- REQUIREMENT
Repeat exactly the lines from the start through the line with "import Module from", both ends included.

* start *

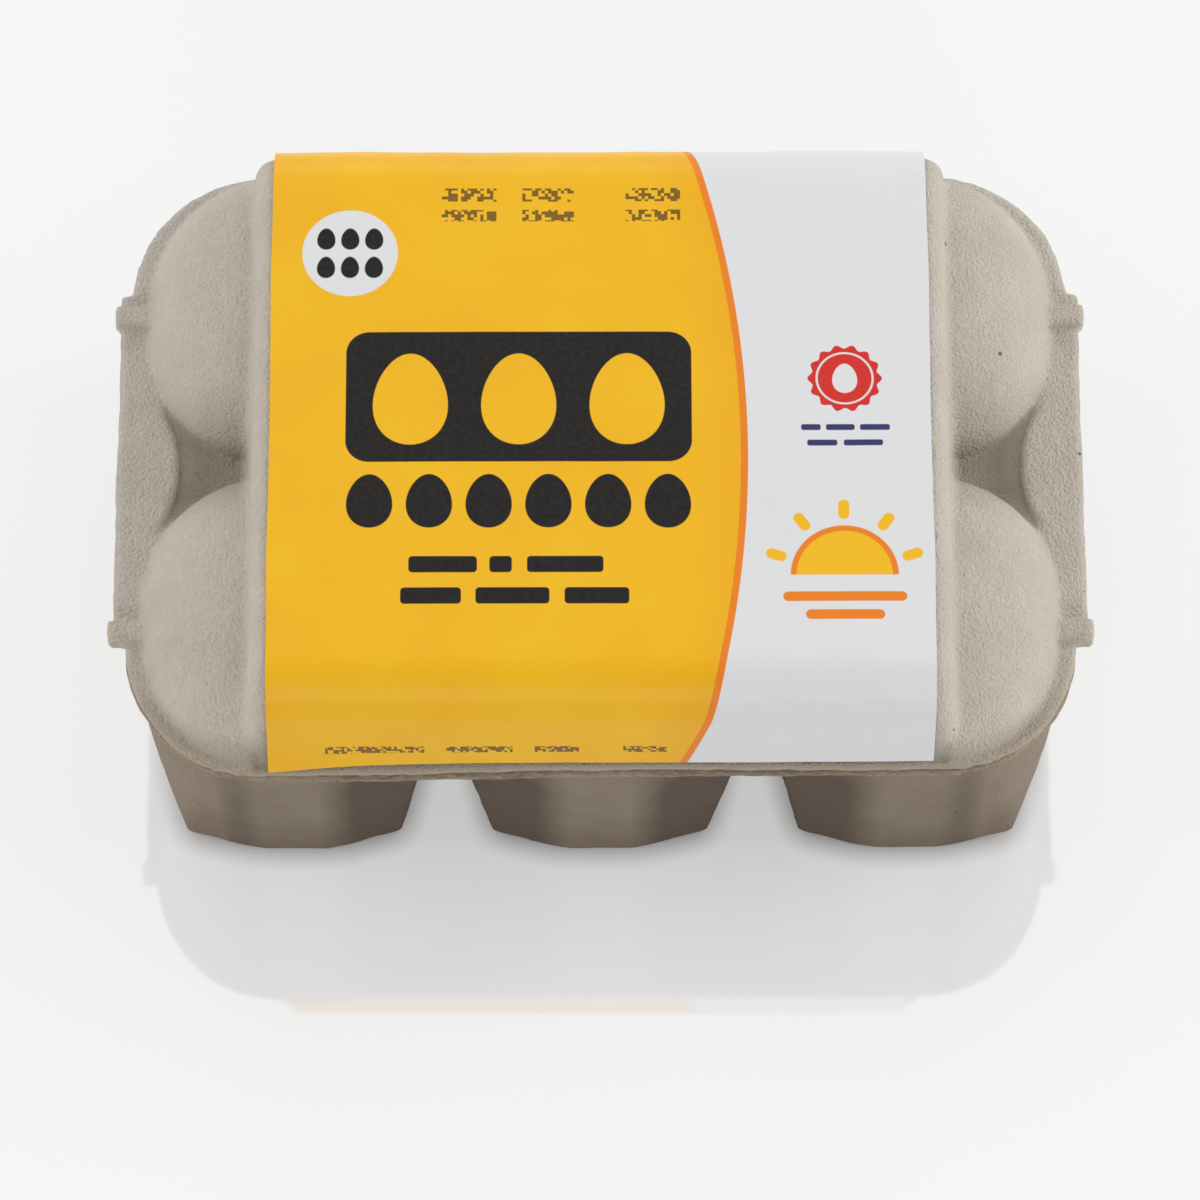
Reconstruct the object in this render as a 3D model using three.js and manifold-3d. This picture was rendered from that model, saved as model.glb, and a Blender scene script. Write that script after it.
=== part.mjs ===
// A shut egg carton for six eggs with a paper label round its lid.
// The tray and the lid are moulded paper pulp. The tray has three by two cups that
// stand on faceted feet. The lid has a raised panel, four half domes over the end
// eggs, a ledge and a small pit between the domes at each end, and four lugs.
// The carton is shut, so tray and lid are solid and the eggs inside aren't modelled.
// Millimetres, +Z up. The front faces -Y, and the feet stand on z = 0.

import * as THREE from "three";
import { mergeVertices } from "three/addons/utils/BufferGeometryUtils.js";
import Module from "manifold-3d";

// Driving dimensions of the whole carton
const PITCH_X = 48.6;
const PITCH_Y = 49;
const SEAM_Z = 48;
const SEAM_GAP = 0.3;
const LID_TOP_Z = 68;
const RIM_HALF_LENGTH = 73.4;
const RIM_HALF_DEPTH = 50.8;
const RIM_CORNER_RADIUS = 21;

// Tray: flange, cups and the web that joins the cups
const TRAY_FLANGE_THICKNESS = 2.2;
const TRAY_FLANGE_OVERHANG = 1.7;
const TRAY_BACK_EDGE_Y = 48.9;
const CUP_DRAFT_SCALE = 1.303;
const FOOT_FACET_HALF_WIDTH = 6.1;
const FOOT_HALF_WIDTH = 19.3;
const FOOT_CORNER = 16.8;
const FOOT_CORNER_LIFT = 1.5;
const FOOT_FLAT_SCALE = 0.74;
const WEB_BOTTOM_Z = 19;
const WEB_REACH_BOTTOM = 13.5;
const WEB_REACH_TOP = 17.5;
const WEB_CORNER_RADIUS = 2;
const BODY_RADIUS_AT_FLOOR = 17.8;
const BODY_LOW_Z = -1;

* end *

- TASK OUTPUT
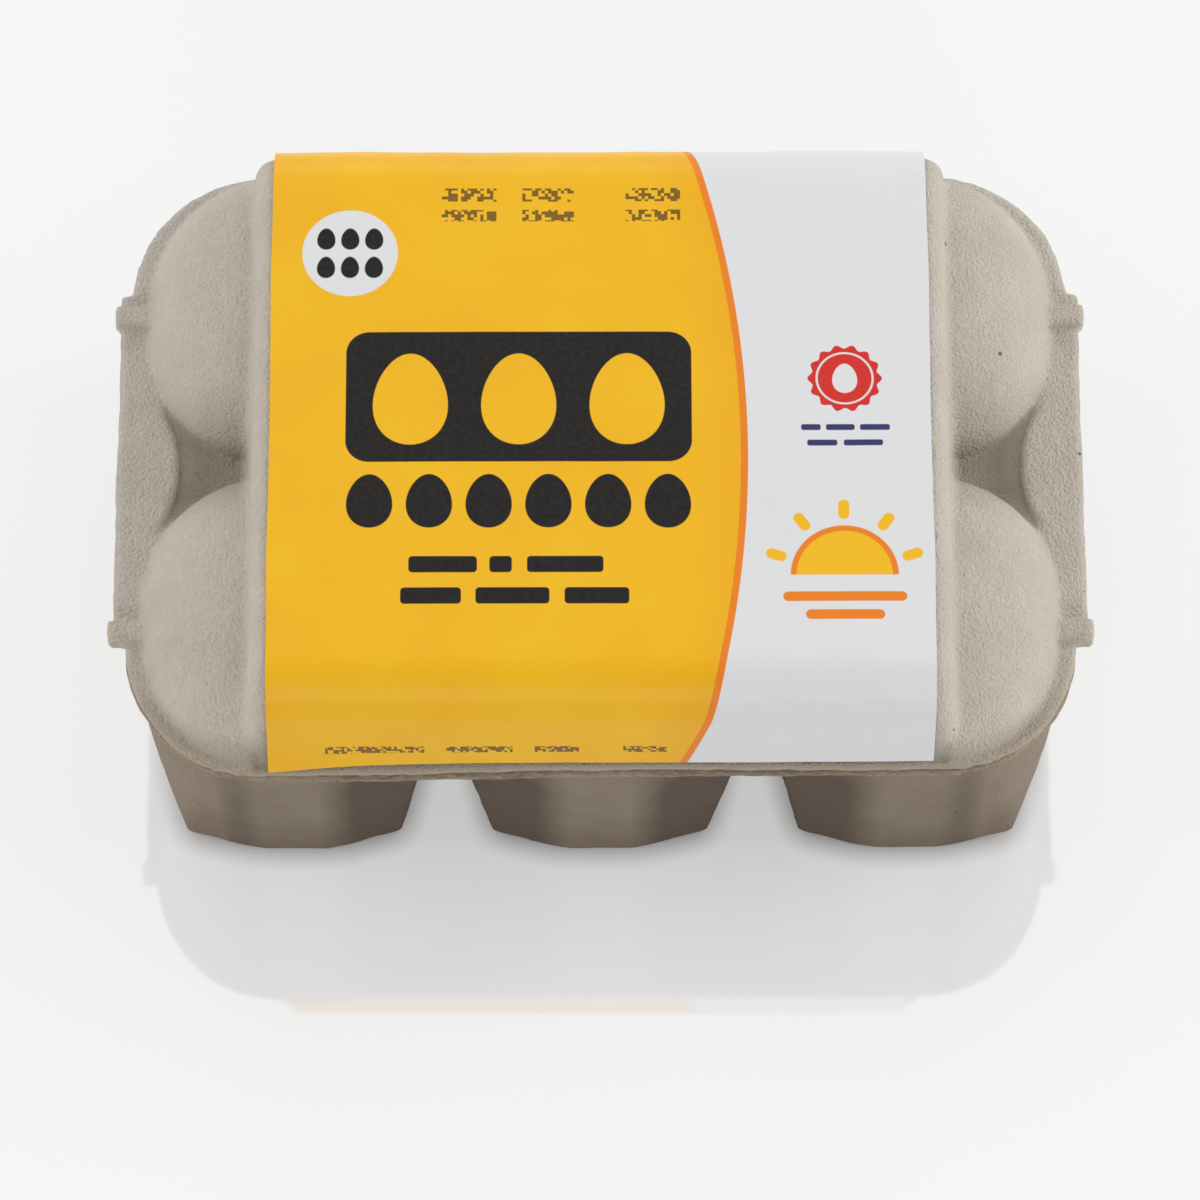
Reconstruct the object in this render as a 3D model using three.js and manifold-3d. This picture was rendered from that model, saved as model.glb, and a Blender scene script. Write that script after it.
=== part.mjs ===
// A shut egg carton for six eggs with a paper label round its lid.
// The tray and the lid are moulded paper pulp. The tray has three by two cups that
// stand on faceted feet. The lid has a raised panel, four half domes over the end
// eggs, a ledge and a small pit between the domes at each end, and four lugs.
// The carton is shut, so tray and lid are solid and the eggs inside aren't modelled.
// Millimetres, +Z up. The front faces -Y, and the feet stand on z = 0.

import * as THREE from "three";
import { mergeVertices } from "three/addons/utils/BufferGeometryUtils.js";
import Module from "manifold-3d";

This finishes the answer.